Experimental Analysis of Local Pressure Losses for Microirrigation Laterals

Abstract

The accurate design of drip irrigation laterals needs to consider the variation of hydraulic head due to pipe elevation changes, head losses along the lines, and also, at a given operating pressure, emitter discharge variations related to manufacturing variability, clogging, and water temperature. Hydraulic head variations are consequent to both the friction losses and local losses due to the in-line or on-line emitters along the pipe, which determine the contraction and subsequent enlargement of the flow streamlines. Moreover, in-line emitters usually have a smaller diameter than the pipe, and therefore an additional friction loss must be considered. Evaluation of energy losses and consequently the design of drip irrigation lines is usually carried out by assuming the hypothesis that local losses can be neglected, even if previous experimental researches showed that local losses can become a significant percentage of total head losses as a consequence of the high number of emitters installed along the lines. This paper reports the results of an experimental investigation to evaluate local losses in integrated laterals in which coextruded emitters are installed inside the pipe.

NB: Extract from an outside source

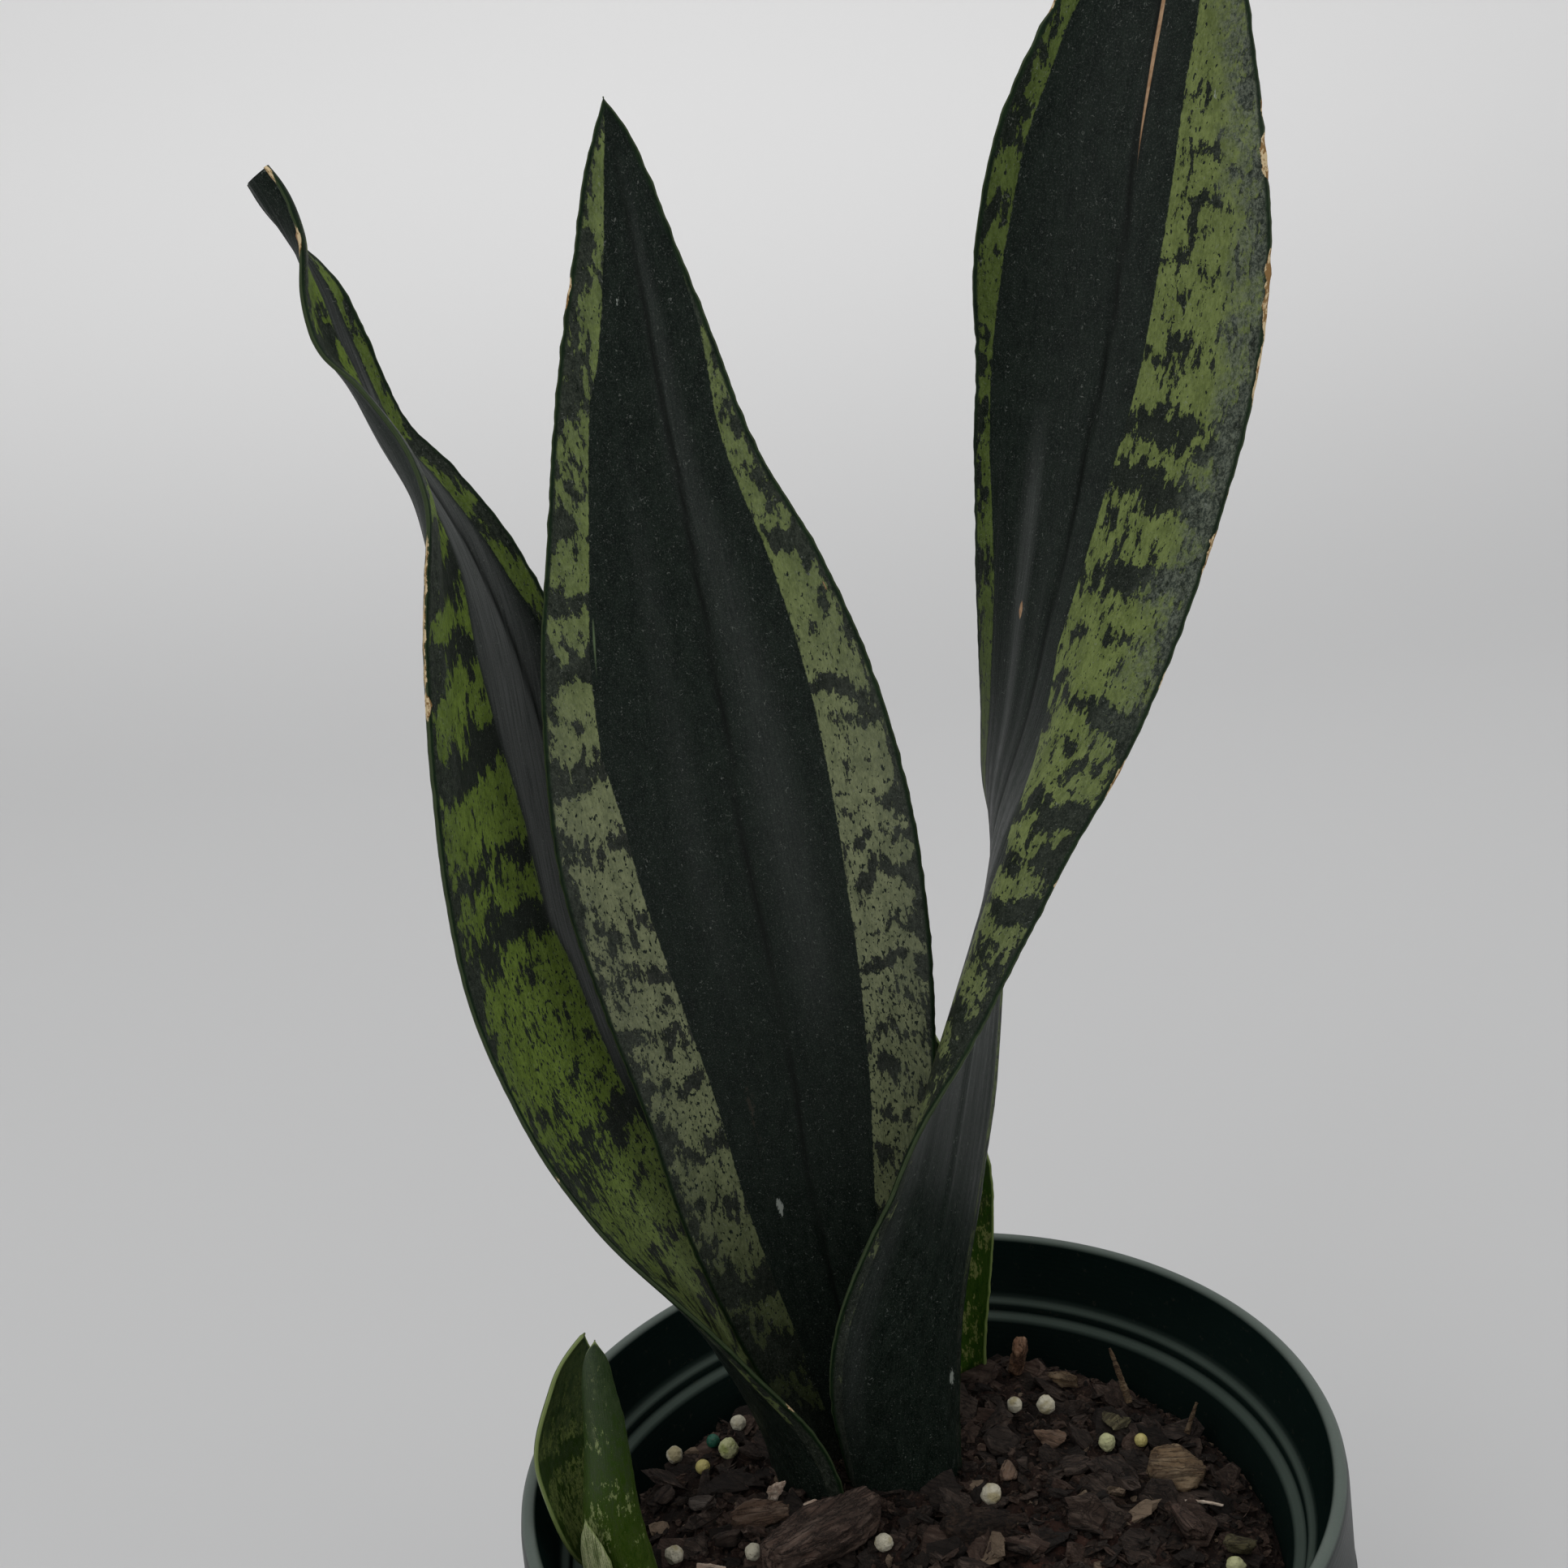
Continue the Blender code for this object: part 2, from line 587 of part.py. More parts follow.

Local losses were measured for 10 different types of commercially available integrated laterals and for different Reynolds numbers. A practical power relationship was deduced between the α coefficient, expressing the amount of local losses as a fraction of the kinetic head, and a simple geometric parameter characterizing the geometry of the emitter and the pipe. Local losses obtained for integrated laterals were then compared with those due to the on-line emitters, previously determined as a function of the pipe-emitter geometry. The proposed criterion for calculating the local losses was finally verified by using a step-by-step procedure.